Kedelapan, tegas dalam
mengambil keputusan. Dalam mengambil keputusan apapun, ketegasan beliau jaga.
Seorang pemimpin tidak boleh plin-plan dalam mengambil keputusan karena
keputusannya diikuti oleh seluruh anggota tanpa terkecuali. Dalam hal masuk
sekolah, beliau begitu gigih melaksanakannya. Beliau akan tetap masuk mengajar,
meskipun banyak siswa yang tidak hadir. Ketegasan beliau ini menjadi teladan
bagi para pemimpin di negeri ini sehingga keputusan yang diambil diikuti oleh
seluruh anggotanya.
Kesembilan, kaderisasi.
KH A. Nafi’ Abdillah adalah sosok yang memperhatikan kaderisasi, sehingga
memperhatikan pertumbuhan kader-kader muda, karena merekalah yang nanti
meneruskan estafet keilmuan dan perjuangan ulama. Ketika masih di Perguruan
Islam Mathali’ul Falah (PIM), saya bersama teman-teman seksi pendidikan HSM
(Himpunan Siswa Mathali’ul Falah) dan siswa-siswa yang lain pernah dua minggu
di ndalem beliau untuk mematangkan persiapan berangkat ke Pondok Pesantren
Al-Anwar Sarang Rembang untuk mengikuti forum bahtsul masail. Di ndalem beliau
saat itu, selain beliau ada KH. Zainuddin Dimyati, KH. Ali Fattah Ya’qub, KH.

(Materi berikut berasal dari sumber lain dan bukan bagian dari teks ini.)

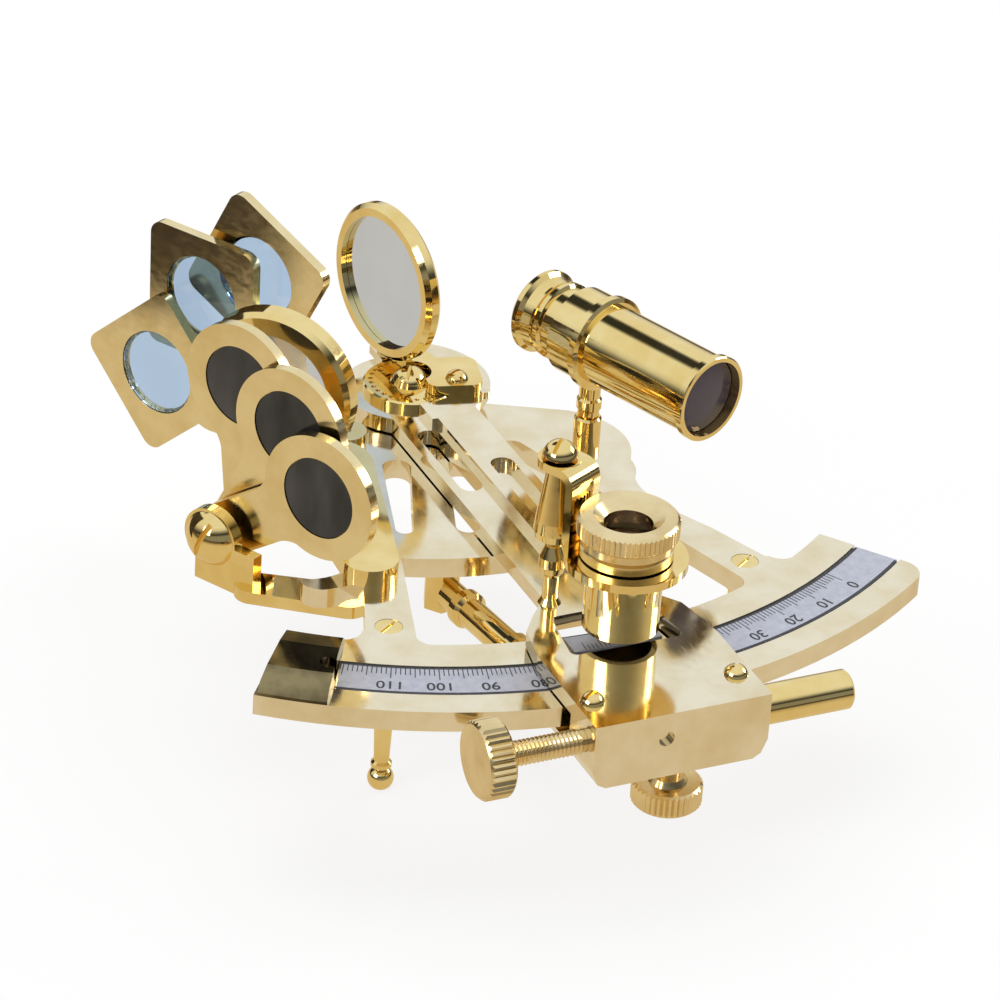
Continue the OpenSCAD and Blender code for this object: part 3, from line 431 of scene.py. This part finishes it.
def screw_thread():
    """A helical ridge round the tangent screw's shank, along x."""
    per_turn = 24
    steps = int((THREAD_END - THREAD_START) / THREAD_PITCH * per_turn)
    section = ((-0.3, THREAD_ROOT), (-0.06, THREAD_CREST), (0.06, THREAD_CREST), (0.3, THREAD_ROOT))
    axis_y, axis_z = TANGENT_AXIS
    bm = bmesh.new()
    rings = []
    for k in range(steps + 1):
        a = 2 * math.pi * k / per_turn
        x = THREAD_START + THREAD_PITCH * k / per_turn
        rings.append([bm.verts.new(at(x + dx, axis_y + r * math.cos(a), axis_z + r * math.sin(a)))
                      for dx, r in section])
    for p, q in zip(rings, rings[1:]):
        for j in range(4):
            bm.faces.new((p[j], p[(j + 1) % 4], q[(j + 1) % 4], q[j]))
    bm.faces.new(rings[0])
    bm.faces.new(list(reversed(rings[-1])))
    bmesh.ops.recalc_face_normals(bm, faces=bm.faces)
    return ride_on(mesh_object("tangent_thread", bm), "tangent_screw", KNURLED)


screw_thread()


# Camera: the photograph's place and direction of view, turned towards the middle of the object
AZIMUTH, ELEVATION = math.radians(-18.256), math.radians(29.614)
DISTANCE = 810.4 * MM
# How far the photograph's axis passes the drawing's origin, to the left and below
ASIDE, BELOW = 80.6 * MM, 5.9 * MM
AIM_HEIGHT = 33 * MM


def make_camera():
    back = Vector((math.sin(AZIMUTH) * math.cos(ELEVATION),
                   -math.cos(AZIMUTH) * math.cos(ELEVATION), math.sin(ELEVATION)))
    right = Vector((math.cos(AZIMUTH), math.sin(AZIMUTH), 0))
    up = back.cross(right)
    eye = DECK - ASIDE * right - BELOW * up + DISTANCE * back
    lo, hi = cad_box
    aim = Vector(((lo.x + hi.x) / 2, (lo.y + hi.y) / 2, AIM_HEIGHT))
    turn = back.rotation_difference((eye - aim).normalized())
    data = bpy.data.cameras.new("camera")
    data.sensor_width = 36
    data.lens = 172
    data.clip_start = 0.01
    data.clip_end = 20
    camera = bpy.data.objects.new("camera", data)
    bpy.context.scene.collection.objects.link(camera)
    facing = turn.to_matrix() @ Matrix((right, up, back)).transposed()
    camera.matrix_world = Matrix.Translation(eye) @ facing.to_4x4()
    bpy.context.scene.camera = camera


make_camera()


# Floor, world and lamps

FLOOR_HALF = 3.0
BACKDROP_SHARE = 0.8


def seen_directly(tree):
    """1 for a ray from the camera, straight or through glass; 0 for any other."""
    path = node(tree, "ShaderNodeLightPath")
    seen = node(tree, "ShaderNodeMath", operation="MAXIMUM")
    tree.links.new(path.outputs["Is Camera Ray"], seen.inputs[0])
    tree.links.new(path.outputs["Is Transmission Ray"], seen.inputs[1])
    return seen.outputs[0]


def make_floor():
    """A pale floor: white to the camera under its shadows, and warm and darker far off in the metal."""
    bm = bmesh.new()
    corners = ((-1, -1), (1, -1), (1, 1), (-1, 1))
    bm.faces.new([bm.verts.new((FLOOR_HALF * x, FLOOR_HALF * y, 0)) for x, y in corners])
    floor = mesh_object("floor", bm)
    bpy.context.scene.collection.objects.link(floor)
    m, tree, _ = new_material("pale_floor")
    tree.nodes.clear()
    out = node(tree, "ShaderNodeOutputMaterial")
    diffuse = node(tree, "ShaderNodeBsdfDiffuse")
    diffuse.inputs["Color"].default_value = (0.82, 0.82, 0.82, 1)
    white = node(tree, "ShaderNodeEmission")
    white.inputs["Color"].default_value = (1, 1, 1, 1)
    white.inputs["Strength"].default_value = 1.0
    far = node(tree, "ShaderNodeVectorMath", operation="LENGTH")
    tree.links.new(node(tree, "ShaderNodeTexCoord").outputs["Object"], far.inputs[0])
    warm = node(tree, "ShaderNodeEmission")
    tree.links.new(ramp(tree, far.outputs["Value"], [
        (0.0, (0.76, 0.66, 0.49)), (0.17, (0.74, 0.64, 0.47)),
        (0.34, (0.2, 0.15, 0.09)), (1.0, (0.08, 0.06, 0.04))]), warm.inputs["Color"])
    reflected = node(tree, "ShaderNodeMixShader")
    tree.links.new(node(tree, "ShaderNodeLightPath").outputs["Is Glossy Ray"], reflected.inputs["Fac"])
    tree.links.new(diffuse.outputs[0], reflected.inputs[1])
    tree.links.new(warm.outputs[0], reflected.inputs[2])
    share = node(tree, "ShaderNodeMath", operation="MULTIPLY")
    share.inputs[1].default_value = BACKDROP_SHARE
    tree.links.new(seen_directly(tree), share.inputs[0])
    final = node(tree, "ShaderNodeMixShader")
    tree.links.new(share.outputs[0], final.inputs["Fac"])
    tree.links.new(reflected.outputs[0], final.inputs[1])
    tree.links.new(white.outputs[0], final.inputs[2])
    tree.links.new(final.outputs[0], out.inputs["Surface"])
    floor.data.materials.append(m)


COOL_WHITE = (0.96, 0.98, 1.0)


def direction_ramp(tree, source, towards, stops):
    """Brightness over how far a ray points towards a direction: 0 is square to it, 1 is along it."""
    dot = node(tree, "ShaderNodeVectorMath", operation="DOT_PRODUCT")
    dot.inputs[1].default_value = Vector(towards).normalized()
    tree.links.new(source, dot.inputs[0])
    return ramp(tree, dot.outputs["Value"], [(place, scaled(COOL_WHITE, v)) for place, v in stops])


def times(tree, first, second):
    mix = node(tree, "ShaderNodeMix", data_type="RGBA", blend_type="MULTIPLY")
    mix.inputs["Factor"].default_value = 1.0
    tree.links.new(first, mix.inputs["A"])
    tree.links.new(second, mix.inputs["B"])
    return mix.outputs["Result"]


def make_world():
    """White to the camera; to the metal, a bright studio with a dim low band and one dark flag."""
    world = bpy.data.worlds.new("studio")
    bpy.context.scene.world = world
    world.use_nodes = True
    tree = world.node_tree
    tree.nodes.clear()
    out = node(tree, "ShaderNodeOutputWorld")
    ray = node(tree, "ShaderNodeTexCoord").outputs["Generated"]
    room = direction_ramp(tree, ray, (0.03, 0.3, 0.95), [
        (0.0, 0.3), (0.05, 0.22), (0.1, 0.05), (0.17, 0.08), (0.28, 0.35), (0.4, 0.8), (0.55, 1.0)])
    flag = direction_ramp(tree, ray, (-0.12, 0.69, 0.71), [
        (0.0, 1.0), (0.96, 1.0), (0.982, 0.04), (1.0, 0.04)])
    lit = node(tree, "ShaderNodeBackground")
    tree.links.new(times(tree, room, flag), lit.inputs["Color"])
    lit.inputs["Strength"].default_value = 0.98
    soft = node(tree, "ShaderNodeBackground")
    soft.inputs["Color"].default_value = (1, 1, 1, 1)
    soft.inputs["Strength"].default_value = 0.6
    plain = node(tree, "ShaderNodeBackground")
    plain.inputs["Color"].default_value = (1, 1, 1, 1)
    path = node(tree, "ShaderNodeLightPath")
    first = node(tree, "ShaderNodeMixShader")
    tree.links.new(path.outputs["Is Glossy Ray"], first.inputs["Fac"])
    tree.links.new(soft.outputs[0], first.inputs[1])
    tree.links.new(lit.outputs[0], first.inputs[2])
    final = node(tree, "ShaderNodeMixShader")
    tree.links.new(seen_directly(tree), final.inputs["Fac"])
    tree.links.new(first.outputs[0], final.inputs[1])
    tree.links.new(plain.outputs[0], final.inputs[2])
    tree.links.new(final.outputs[0], out.inputs["Surface"])


def softbox(name, place, size, power, target, mirrored):
    """A soft lamp; mirrored says whether the metal shows it."""
    data = bpy.data.lights.new(name, "AREA")
    data.shape = "RECTANGLE"
    data.size, data.size_y = size
    data.energy = power
    lamp = bpy.data.objects.new(name, data)
    lamp.location = place
    lamp.rotation_euler = (Vector(target) - Vector(place)).to_track_quat("-Z", "Y").to_euler()
    lamp.visible_glossy = mirrored
    bpy.context.scene.collection.objects.link(lamp)


def upright_card(x, near, far, height):
    return (x, near, 0), (x, far, 0), (x, far, height), (x, near, height)


def floor_card(half, near, far, z):
    return (-half, near, z), (half, near, z), (half, far, z), (-half, far, z)


def dark_card(name, corners, colour):
    """A card that only the polished metal sees: it gives the brass its dark bands."""
    bm = bmesh.new()
    bm.faces.new([bm.verts.new(c) for c in corners])
    card = mesh_object(name, bm)
    bpy.context.scene.collection.objects.link(card)
    m, tree, shader = new_material(name)
    grain = noise(tree, 30.0)
    tree.links.new(ramp(tree, grain, [(0.3, scaled(colour, 0.6)), (0.7, colour)]),
                   shader.inputs["Base Color"])
    shader.inputs["Roughness"].default_value = 0.8
    card.data.materials.append(m)
    card.visible_camera = False
    card.visible_diffuse = False
    card.visible_shadow = False
    card.visible_transmission = False


make_floor()
make_world()
dark_card("side_card", upright_card(-0.125, 0.004, 0.3, 0.12), (0.045, 0.03, 0.02))
dark_card("front_card", floor_card(0.5, -0.7, -0.3, 0.002), (0.05, 0.04, 0.03))
softbox("top_light", (0.1, 0.3, 0.9), (0.9, 0.7), 5.0, (0, -0.05, 0.03), False)
softbox("left_light", (-0.8, -0.3, 0.45), (0.5, 0.35), 3.0, (0, -0.05, 0.04), True)
softbox("right_light", (0.8, -0.1, 0.4), (0.4, 0.3), 2.0, (0, -0.05, 0.04), True)

scene = bpy.context.scene
scene.view_settings.view_transform = "Standard"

Ahmad Yasir, dan Kiai Nurhadi Pesarean. Beliau begitu antusias melihat semangat
siswa-siswi dalam tafaqquh fiddin.
Ya Allah, ampunilah
semua dosa guru kami ini, siramilah dengan rahmah dan Ridla-Mu, tempatkan
beliau dalam maqam yang mulia, tabahkan keluarga dan santri yang ditinggalkan,
dan lahirkan ulama-ulama yang sejuk, santun, dan ramah seperti beliau, Amiin ya
Rabbal Alaamiin.( Jamal Ma’mur A, Santri
KH Ahmad Nafi’ Abdillah di Perguruan Islam Mathali’ul Falah (PIM) Kajen Tahun
1995-1997)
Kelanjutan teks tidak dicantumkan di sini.